I can't say enough about my co-workers. My boss and others picked up our cats while we were gone and discovered a broken water line that had flooded our basement, a week before we got back. Repairs weren't complete upon our return, and my son and I spent a few nights between the house, the hospital, and a motel.

Now we're over a year since her diagnosis and major treatment, and we still have a few rough spots and things to watch out for but in general her cancer is under control. The grace and mercy of this community cannot be underestimated, and I believe the foundation for that lies not in any man-made institution, be it corporation or government or even church, but the teachings and actions of Christ that so many of us have found peace, and a sense of direction and purpose.

Now my mother is starting to have some health-related issues, and my brother in Oklahoma and myself will be going back east sometime soon to set up some contingencies. Enjoy your anniversary sometime soon as well, Ralph, and may God bless you and your family.

I wasn't always what I would consider a person of faith. I was raised Roman Catholic, and worked my way through other churches, never really connecting to the message. I always seemed to feel that the man-made trappings of ritual and hierarchy got in the way of the essential message, the reason that you were there in the first place.

Going to
Young Life in high school was the closest I had ever felt to having a relationship with Christ, up until the point that our family started attending the Vineyard three years ago.

A column in Saturday's
Rocky brought my attention to a new book that appears to defiantly argue against faith, belief, and religion in general. This is Sam Harris' Letter to a Christian Nation.

I found the column intriguing, and some of the
quotes on the website even more so.
I'll probably read the book, and may come away from it nodding in agreement with some of Mr.

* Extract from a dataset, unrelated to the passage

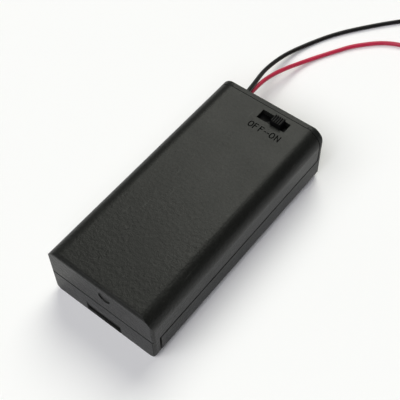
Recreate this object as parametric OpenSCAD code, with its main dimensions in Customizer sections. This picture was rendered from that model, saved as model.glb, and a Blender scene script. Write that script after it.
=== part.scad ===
// Enclosed holder for two round cells side by side: a tray with its contacts, a lift-off
// cover, a slide switch under a slot in the cover, and two loose leads.
// Millimetres, +Z up. The origin is under the middle of the case, on the surface it rests on.
// The switch and the leads are at the far end (+Y); the near end (-Y) has the finger scoop.

/* [Cells] */
// Diameter of each cell
cell_d = 14.5; // [14:0.1:17]
// Length of each cell
cell_l = 50.5; // [46:0.5:60]
// Gap between the two cells
cell_gap = 0.5; // [0.4:0.1:2]
// Gap between a cell and the side wall
cell_side_gap = 0.45; // [0.4:0.05:1]
// Gap above and below a cell
cell_height_gap = 0.5; // [0.4:0.05:1]

/* [Case] */
// Thickness of the floor, the side walls and the top
wall_t = 1.5; // [1.3:0.1:1.8]
// Thickness of the cover's upright end plate
near_plate_t = 2.15; // [1.8:0.05:3]
// Thickness of the tray's upright end plate
far_plate_t = 1.55; // [1.3:0.05:2]
// Height of the parting line above the table
seam_z = 8.5; // [7.5:0.1:9.5]
// Open gap along the parting line
seam_gap = 0.3; // [0.2:0.05:0.4]
// Open gap across the top, between the cover and the tray's end plate
top_gap = 0.12; // [0.1:0.02:0.3]
// Radius of the two long upper edges
top_r = 3; // [2.4:0.1:3.6]
// Radius of the two long lower edges
bottom_r = 3; // [2:0.1:3]
// Radius of the upper edge at the near end
near_end_r = 1.1; // [0.5:0.1:1.4]
// Radius of the upper edge at the far end
far_end_r = 0.4; // [0.3:0.1:1.4]
// Radius of the lower edge at each end
foot_r = 0.3; // [0.2:0.1:0.6]
// Radius of the four upright corners
corner_r = 0.9; // [0.4:0.1:1.4]
// Width of the scored line that carries the parting line across the end plates
score_w = 0.35; // [0.2:0.05:0.5]
// Depth of the scored line
score_depth = 0.3; // [0.2:0.05:0.4]

/* [Cover fit] */
// Thickness of the tray's raised lip behind the parting line
lip_t = 0.6; // [0.5:0.05:0.7]
// Height of the lip above the parting line
lip_h = 1.6; // [1:0.1:2.5]
// Clearance between the cover and what stands inside it
fit_gap = 0.2; // [0.15:0.05:0.3]
// Thickness of the rim that closes the far end behind the cover
rim_t = 0.9; // [0.7:0.1:1.2]
// Depth of that rim along the case
rim_l = 1; // [0.7:0.1:1.2]
// Width of the finger scoop in the cover's end plate
scoop_w = 11; // [8:0.5:14]
// Height of the finger scoop
scoop_h = 4.4; // [3:0.1:5]
// Depth of the finger scoop at its ledge
scoop_depth = 0.8; // [0.5:0.1:1.1]
// Height of the ledge under the scoop
ledge_h = 0.3; // [0.25:0.05:0.6]
// Diameter of the moulding gate's dimple
gate_d = 3.6; // [2:0.2:5]
// Sideways place of the dimple
gate_x = 1.8; // [-4:0.1:4]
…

Harris' assertions.

This doesn't really change my thinking about the last few years, or my life in general.
Here's a brief summary of that:

I feel better about myself and my life knowing that God is a part of it.

I have no real explanation for this.

My family feels the same way, despite the recent hardships we have endured.

Many people I know that don't seem to share this also seem to be unhappy and/or searching.

I'll conclude with the first three definitions of the word faith from the American Heritage Dictionary. The varying meanings that can be drawn from just this one word could apply to any of the above topics I've written about.

American Heritage Dictionary faith (fth)
1. Confident belief in the truth, value, or trustworthiness of a person, idea, or thing.
2. Belief that does not rest on logical proof or material evidence.
3. Loyalty to a person or thing; allegiance: keeping faith with one's supporters

With this many meanings (there were more obscure ones as well) for one simple word, is it any wonder that the idea exists that man has potentially re-shaped scripture and dogma to fit his own purposes, from the Crusades to indulgences to Manifest Destiny to the Iraq War?

May you have the faith and wisdom to calmly navigate the turbulent sea of sound bites over the coming weeks, and rationally choose the best people for the tenuous and daunting job of managing our earthly kingdom.